━━━━━ Input material ━━━━━
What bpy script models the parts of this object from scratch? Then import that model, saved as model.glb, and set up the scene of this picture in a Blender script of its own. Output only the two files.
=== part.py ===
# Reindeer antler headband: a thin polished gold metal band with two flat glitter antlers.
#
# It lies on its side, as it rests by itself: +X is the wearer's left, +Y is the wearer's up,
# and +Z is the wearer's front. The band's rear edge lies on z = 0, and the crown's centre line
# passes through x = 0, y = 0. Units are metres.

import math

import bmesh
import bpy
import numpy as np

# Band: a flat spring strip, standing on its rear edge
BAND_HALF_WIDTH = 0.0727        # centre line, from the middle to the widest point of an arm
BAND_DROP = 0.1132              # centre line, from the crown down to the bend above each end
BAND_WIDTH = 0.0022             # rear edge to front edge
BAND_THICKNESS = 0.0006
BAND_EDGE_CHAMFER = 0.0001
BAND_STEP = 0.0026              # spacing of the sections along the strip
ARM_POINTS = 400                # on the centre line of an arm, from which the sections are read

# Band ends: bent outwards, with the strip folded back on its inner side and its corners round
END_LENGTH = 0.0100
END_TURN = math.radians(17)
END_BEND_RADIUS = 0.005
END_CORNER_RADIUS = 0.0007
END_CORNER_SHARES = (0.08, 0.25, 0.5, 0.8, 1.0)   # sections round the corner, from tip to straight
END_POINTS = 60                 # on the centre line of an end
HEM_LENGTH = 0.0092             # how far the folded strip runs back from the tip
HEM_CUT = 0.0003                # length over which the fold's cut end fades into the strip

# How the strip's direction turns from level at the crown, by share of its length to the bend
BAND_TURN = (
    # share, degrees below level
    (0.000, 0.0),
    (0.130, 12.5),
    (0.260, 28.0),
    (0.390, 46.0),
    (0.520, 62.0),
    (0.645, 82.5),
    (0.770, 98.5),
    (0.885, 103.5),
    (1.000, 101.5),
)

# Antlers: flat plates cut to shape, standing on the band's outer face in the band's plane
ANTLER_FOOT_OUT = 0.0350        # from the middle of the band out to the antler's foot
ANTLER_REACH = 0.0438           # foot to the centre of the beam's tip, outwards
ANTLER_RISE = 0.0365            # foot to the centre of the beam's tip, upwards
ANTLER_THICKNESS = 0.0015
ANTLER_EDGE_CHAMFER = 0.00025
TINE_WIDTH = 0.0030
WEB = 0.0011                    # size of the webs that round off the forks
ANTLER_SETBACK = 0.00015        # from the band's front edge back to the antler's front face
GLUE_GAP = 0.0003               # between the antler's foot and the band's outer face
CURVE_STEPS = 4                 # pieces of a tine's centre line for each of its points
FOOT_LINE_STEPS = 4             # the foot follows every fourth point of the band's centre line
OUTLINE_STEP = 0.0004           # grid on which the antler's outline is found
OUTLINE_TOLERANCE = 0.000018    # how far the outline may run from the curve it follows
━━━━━
━━━━━ Input material ━━━━━
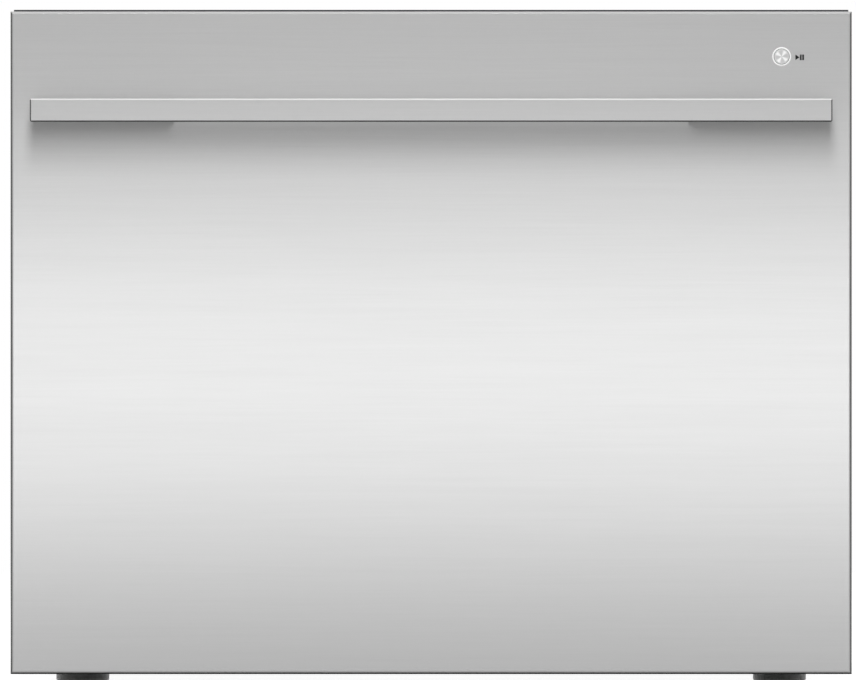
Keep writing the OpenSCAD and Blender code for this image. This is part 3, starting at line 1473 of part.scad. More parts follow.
━━━━━
━━━━━ Input material ━━━━━
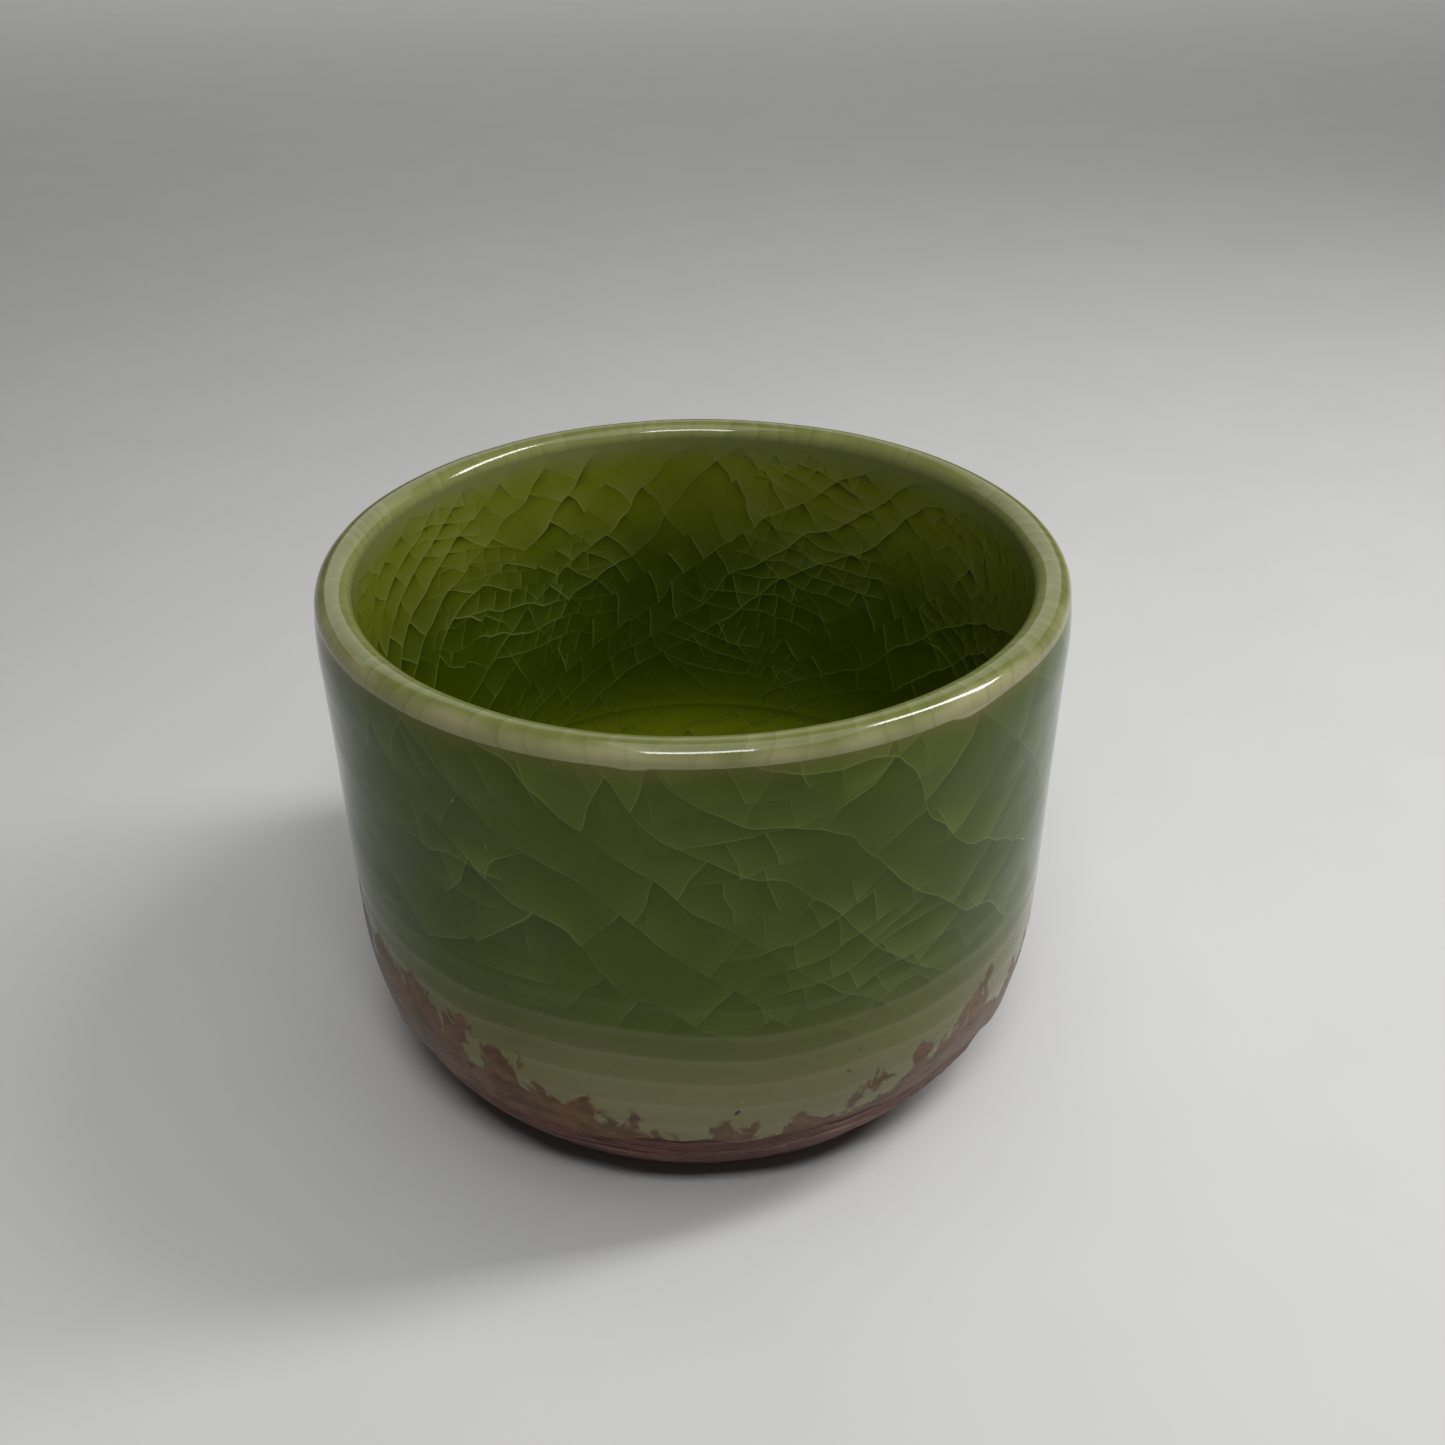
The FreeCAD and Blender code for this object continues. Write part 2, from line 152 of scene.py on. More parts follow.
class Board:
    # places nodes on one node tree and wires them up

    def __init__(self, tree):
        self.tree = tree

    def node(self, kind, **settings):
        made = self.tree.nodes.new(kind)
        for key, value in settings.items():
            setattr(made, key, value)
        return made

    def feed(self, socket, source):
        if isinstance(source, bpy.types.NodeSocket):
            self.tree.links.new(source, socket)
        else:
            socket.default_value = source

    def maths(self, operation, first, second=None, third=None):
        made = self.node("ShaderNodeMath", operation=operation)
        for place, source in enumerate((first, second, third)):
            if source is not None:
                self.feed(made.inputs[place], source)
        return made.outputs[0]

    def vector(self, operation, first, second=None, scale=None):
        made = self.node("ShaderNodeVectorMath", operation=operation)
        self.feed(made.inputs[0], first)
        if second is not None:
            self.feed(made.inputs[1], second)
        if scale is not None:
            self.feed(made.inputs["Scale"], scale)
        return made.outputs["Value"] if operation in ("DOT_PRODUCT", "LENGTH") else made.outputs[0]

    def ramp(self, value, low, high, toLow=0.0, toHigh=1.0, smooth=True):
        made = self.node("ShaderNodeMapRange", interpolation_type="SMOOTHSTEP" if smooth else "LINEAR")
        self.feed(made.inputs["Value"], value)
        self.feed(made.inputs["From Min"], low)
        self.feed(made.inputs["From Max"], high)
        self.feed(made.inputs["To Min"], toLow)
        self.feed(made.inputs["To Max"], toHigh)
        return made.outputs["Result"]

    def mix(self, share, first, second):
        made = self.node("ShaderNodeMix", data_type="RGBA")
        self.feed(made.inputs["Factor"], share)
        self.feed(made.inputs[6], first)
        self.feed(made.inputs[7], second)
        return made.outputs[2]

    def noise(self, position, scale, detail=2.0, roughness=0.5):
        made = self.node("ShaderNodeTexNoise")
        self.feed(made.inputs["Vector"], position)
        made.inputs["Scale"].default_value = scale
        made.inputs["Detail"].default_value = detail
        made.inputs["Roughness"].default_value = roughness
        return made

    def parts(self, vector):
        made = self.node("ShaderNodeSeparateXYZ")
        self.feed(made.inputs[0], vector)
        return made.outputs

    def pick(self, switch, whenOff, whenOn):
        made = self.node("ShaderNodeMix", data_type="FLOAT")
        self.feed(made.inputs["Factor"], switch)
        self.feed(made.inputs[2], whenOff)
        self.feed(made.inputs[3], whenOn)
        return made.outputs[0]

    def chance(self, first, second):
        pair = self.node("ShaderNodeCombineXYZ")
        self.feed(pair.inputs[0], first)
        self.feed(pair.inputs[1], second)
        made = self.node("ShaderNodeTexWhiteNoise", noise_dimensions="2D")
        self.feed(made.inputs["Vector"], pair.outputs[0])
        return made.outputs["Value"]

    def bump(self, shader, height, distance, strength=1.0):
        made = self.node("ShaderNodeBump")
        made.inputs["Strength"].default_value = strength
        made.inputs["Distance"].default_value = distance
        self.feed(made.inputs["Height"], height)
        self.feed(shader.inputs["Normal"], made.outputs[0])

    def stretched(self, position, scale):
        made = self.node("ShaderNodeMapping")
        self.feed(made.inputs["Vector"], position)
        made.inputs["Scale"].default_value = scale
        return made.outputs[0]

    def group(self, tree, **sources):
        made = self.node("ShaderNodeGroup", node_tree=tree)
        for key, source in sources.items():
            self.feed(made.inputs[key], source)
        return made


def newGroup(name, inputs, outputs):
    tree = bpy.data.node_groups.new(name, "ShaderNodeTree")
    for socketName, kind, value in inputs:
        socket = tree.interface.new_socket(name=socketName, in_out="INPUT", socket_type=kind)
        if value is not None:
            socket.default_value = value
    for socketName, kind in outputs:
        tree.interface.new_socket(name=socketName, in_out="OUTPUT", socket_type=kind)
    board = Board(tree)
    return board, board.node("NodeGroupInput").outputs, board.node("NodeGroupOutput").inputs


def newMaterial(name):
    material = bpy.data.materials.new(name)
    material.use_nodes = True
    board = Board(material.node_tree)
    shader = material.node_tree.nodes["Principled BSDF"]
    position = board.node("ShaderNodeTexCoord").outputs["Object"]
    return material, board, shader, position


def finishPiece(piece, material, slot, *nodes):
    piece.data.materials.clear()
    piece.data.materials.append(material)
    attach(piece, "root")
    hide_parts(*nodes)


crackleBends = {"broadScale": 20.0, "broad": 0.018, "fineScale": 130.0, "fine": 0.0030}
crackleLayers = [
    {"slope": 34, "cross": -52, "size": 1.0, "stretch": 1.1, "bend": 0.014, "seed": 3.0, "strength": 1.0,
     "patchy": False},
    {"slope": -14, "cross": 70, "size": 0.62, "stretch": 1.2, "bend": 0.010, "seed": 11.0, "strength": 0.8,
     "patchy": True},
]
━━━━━
> [What is needed]
Identify each line of the material where the word "import" shows up, and copy it.

> [Final result]
What bpy script models the parts of this object from scratch? Then import that model, saved as model.glb, and set up the scene of this picture in a Blender script of its own. Output only the two files.
import math
import bmesh
import bpy
import numpy as np